Exercise goal — Look in the material below for the line with "add('centre_pinion', centrePinion(), steel);" and the line with "obj.matrix_world = Matrix.Identity(4)", then set down exactly those two lines and all lines between, nothing more.
* * *
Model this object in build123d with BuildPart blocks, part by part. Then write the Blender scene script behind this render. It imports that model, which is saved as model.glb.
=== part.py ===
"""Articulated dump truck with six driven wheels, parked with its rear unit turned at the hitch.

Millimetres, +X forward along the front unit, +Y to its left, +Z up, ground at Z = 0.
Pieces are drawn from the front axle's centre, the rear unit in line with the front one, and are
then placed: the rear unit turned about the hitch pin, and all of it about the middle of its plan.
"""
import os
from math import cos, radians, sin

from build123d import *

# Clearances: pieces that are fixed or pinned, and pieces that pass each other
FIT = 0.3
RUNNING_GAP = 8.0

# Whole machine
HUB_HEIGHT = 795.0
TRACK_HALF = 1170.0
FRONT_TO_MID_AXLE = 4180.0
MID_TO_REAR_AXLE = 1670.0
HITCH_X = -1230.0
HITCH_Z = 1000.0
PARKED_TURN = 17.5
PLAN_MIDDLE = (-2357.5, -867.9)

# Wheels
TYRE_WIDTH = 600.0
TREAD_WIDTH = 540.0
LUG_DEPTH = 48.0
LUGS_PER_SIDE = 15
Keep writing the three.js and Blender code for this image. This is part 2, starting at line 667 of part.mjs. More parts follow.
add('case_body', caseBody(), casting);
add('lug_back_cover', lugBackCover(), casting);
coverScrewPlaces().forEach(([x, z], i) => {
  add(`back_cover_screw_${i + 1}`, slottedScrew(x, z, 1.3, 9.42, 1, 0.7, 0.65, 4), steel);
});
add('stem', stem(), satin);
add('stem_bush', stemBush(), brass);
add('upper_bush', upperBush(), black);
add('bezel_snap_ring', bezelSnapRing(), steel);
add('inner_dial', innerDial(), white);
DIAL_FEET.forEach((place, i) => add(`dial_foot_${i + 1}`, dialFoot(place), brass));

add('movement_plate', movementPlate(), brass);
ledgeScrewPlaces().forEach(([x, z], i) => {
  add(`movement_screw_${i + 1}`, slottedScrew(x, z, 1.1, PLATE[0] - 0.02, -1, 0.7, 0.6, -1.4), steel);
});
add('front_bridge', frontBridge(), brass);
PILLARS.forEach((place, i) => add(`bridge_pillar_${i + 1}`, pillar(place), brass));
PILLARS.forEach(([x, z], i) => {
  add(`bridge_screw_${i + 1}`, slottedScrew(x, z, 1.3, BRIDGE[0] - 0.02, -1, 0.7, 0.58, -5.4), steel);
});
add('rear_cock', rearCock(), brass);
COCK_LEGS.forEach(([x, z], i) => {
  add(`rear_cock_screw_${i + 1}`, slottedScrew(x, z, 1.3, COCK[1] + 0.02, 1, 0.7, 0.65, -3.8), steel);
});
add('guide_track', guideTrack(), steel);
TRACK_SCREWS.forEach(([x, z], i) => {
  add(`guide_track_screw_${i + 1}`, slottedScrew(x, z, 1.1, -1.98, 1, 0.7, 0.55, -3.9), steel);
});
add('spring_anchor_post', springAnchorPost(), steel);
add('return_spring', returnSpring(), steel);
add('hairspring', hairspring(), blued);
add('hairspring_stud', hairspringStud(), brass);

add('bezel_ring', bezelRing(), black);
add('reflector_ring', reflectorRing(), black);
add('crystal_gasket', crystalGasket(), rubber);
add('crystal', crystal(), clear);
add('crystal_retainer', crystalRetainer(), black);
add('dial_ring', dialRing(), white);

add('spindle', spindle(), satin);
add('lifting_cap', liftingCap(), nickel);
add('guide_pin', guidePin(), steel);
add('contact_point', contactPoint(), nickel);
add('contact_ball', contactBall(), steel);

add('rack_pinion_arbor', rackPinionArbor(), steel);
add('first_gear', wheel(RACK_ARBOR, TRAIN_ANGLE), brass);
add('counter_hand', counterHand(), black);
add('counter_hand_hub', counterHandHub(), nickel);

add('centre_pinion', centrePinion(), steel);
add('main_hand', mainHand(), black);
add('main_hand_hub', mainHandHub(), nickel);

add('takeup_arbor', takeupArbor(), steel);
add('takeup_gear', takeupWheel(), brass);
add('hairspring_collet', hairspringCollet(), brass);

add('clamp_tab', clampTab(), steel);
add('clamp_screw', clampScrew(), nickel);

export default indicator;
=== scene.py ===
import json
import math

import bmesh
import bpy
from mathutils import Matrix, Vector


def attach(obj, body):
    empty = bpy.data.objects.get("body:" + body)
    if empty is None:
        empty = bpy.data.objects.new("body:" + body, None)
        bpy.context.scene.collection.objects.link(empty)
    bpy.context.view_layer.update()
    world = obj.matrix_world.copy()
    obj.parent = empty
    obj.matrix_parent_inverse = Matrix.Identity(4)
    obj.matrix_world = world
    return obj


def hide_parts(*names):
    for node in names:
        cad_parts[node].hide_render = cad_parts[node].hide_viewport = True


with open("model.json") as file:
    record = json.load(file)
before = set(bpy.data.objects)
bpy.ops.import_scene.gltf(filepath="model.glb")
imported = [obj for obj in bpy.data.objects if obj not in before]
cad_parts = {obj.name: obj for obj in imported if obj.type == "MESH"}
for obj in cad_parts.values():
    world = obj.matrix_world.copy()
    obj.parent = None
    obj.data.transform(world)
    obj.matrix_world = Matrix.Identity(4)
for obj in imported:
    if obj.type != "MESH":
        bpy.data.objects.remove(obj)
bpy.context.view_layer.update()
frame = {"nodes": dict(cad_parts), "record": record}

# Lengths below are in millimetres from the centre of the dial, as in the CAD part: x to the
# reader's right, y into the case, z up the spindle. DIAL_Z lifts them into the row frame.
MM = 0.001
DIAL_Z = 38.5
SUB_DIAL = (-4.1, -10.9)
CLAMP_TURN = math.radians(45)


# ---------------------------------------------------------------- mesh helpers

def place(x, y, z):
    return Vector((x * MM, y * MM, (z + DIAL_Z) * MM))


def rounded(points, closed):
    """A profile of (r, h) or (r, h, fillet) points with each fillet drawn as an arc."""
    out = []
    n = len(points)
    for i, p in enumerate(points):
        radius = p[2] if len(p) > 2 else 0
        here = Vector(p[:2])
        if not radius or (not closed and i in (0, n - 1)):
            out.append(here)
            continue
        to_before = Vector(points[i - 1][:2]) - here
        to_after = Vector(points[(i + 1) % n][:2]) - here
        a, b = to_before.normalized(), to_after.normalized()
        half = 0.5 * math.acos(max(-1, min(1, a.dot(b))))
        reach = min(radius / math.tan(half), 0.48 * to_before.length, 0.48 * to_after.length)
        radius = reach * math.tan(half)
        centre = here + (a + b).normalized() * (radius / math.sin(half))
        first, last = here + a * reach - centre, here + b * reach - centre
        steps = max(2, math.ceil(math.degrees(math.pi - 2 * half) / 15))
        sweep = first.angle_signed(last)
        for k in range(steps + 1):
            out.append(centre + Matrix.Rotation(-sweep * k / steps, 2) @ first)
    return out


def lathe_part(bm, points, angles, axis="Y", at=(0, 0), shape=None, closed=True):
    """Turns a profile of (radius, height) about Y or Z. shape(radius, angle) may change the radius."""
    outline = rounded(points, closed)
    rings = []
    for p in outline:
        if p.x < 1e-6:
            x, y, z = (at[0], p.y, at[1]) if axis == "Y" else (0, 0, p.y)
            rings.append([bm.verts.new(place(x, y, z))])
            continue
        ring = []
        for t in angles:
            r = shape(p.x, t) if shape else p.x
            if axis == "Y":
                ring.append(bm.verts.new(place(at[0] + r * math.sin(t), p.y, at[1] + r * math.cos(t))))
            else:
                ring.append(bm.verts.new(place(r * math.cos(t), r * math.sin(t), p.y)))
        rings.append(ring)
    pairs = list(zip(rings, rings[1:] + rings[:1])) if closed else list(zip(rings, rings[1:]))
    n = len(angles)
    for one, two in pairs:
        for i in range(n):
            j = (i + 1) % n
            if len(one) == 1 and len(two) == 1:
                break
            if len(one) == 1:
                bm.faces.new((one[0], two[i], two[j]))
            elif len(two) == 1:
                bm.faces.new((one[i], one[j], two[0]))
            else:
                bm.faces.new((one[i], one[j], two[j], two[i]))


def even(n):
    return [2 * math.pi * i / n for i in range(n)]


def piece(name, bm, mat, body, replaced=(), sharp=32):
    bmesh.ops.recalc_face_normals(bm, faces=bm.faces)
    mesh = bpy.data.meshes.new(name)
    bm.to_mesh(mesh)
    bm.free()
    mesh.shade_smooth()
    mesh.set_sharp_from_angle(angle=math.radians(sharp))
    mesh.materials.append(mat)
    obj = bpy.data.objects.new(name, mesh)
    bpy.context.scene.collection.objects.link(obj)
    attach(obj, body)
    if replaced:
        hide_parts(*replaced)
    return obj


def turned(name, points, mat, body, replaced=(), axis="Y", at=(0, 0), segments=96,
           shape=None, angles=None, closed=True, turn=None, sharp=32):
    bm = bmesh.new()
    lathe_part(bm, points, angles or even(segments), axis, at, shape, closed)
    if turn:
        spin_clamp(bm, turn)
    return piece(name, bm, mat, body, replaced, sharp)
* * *
Expected answer —
add('centre_pinion', centrePinion(), steel);
add('main_hand', mainHand(), black);
add('main_hand_hub', mainHandHub(), nickel);

add('takeup_arbor', takeupArbor(), steel);
add('takeup_gear', takeupWheel(), brass);
add('hairspring_collet', hairspringCollet(), brass);

add('clamp_tab', clampTab(), steel);
add('clamp_screw', clampScrew(), nickel);

export default indicator;
=== scene.py ===
import json
import math

import bmesh
import bpy
from mathutils import Matrix, Vector


def attach(obj, body):
    empty = bpy.data.objects.get("body:" + body)
    if empty is None:
        empty = bpy.data.objects.new("body:" + body, None)
        bpy.context.scene.collection.objects.link(empty)
    bpy.context.view_layer.update()
    world = obj.matrix_world.copy()
    obj.parent = empty
    obj.matrix_parent_inverse = Matrix.Identity(4)
    obj.matrix_world = world
    return obj


def hide_parts(*names):
    for node in names:
        cad_parts[node].hide_render = cad_parts[node].hide_viewport = True


with open("model.json") as file:
    record = json.load(file)
before = set(bpy.data.objects)
bpy.ops.import_scene.gltf(filepath="model.glb")
imported = [obj for obj in bpy.data.objects if obj not in before]
cad_parts = {obj.name: obj for obj in imported if obj.type == "MESH"}
for obj in cad_parts.values():
    world = obj.matrix_world.copy()
    obj.parent = None
    obj.data.transform(world)
    obj.matrix_world = Matrix.Identity(4)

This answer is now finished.